If you want to render detail in your subject when shooting into the sun, you can use any reflective surface as a natural fill to reflect light back onto your subject. You can provide an alternative to the harshness of back light and highlight the front of your subject. Water or sand can be used as natural fills. Many professional photographers carry a large Fome-Cor board, commercial reflector, or other reflective surfaces that can be held in front of the subject by an assistant who’s out of the picture.

Even when the sun isn’t part of your composition, it can have a significant effect on your image.
Although lens flare can sometimes be a problem, it can also be used for artistic effect, as in this photo.

Indirect Sunlight
Even if the sun is not directly part of your composition, it can have a powerful effect on your image. One way to do this is to use the sun’s reflection. This can be accomplished by shifting the angle of the picture until the sun reflects off a shiny surface, such as water.

You can utilize many of the same techniques with reflective light as when the sun is actually in the frame. For example, you can create a star effect on the sun and/or the reflection by using a wide-angle lens and a small f-stop, like f/11 or f/16.

One of the biggest challenges you’ll face when placing the sun behind your subject is lens flare. This occurs when unwanted stray light strikes the surface of the lens. The sun may not even be in the picture, but the effect can ruin an image. The most common result is light, aperture-shaped patterns in your photos. There may also be a loss of contrast, causing foggy or bleached-out looking images. When shooting in bright sunlight with the sun behind or to one side of the subject, you should always use a lens shade to keep stray light from entering the lens. An alternative is to use your hand or a piece of cardboard to shade your lens.

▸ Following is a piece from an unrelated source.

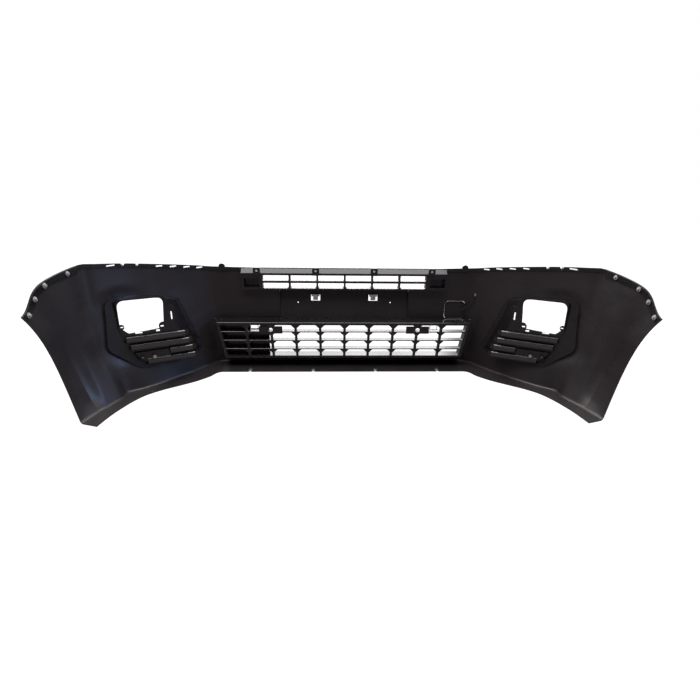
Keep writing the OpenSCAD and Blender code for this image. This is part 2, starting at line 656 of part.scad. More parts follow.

As midday sunlight is bright, it’s best to use slow film. My personal choice is Kodachrome 64, but I have created fine images with Kodak Elite Chrome 100 or Fujichrome Provia 100F. As the sun sinks lower in the sky, you may want to use faster film to capture the quickly changing light conditions. Kodak Ektachrome E200 can provide that extra stop you may need to capture that blazing orange ball as it sinks into the horizon.

Any time you photograph a backlit subject, expect to take many pictures. By exposing a lot of film, you’ll have a better chance of capturing the image you want. Bracket exposures by using different f-stops and shutter speeds. A common standard exposure range is from two f-stops above the proper exposure to two f-stops below in 1¼2-stop increments. By taking many pictures while changing the exposure, your chances of getting a properly exposed picture increase. Don’t be surprised if you get some unexpected results. By shooting a range of exposures, you’ll get a variety of effects and images that can sometimes be better than your original concept. I once discovered one of my favorite pictures while editing a set of slides. The sun provided an additional reflection that I didn’t see during the original shoot of a young couple in front of the setting sun.

By adding illumination to your image from the most powerful light source known to man, you can improve the composition of your photographs. The sun often creates a perfect counterbalance to your main subject. By using these methods, you can turn a simple photograph into a work of art.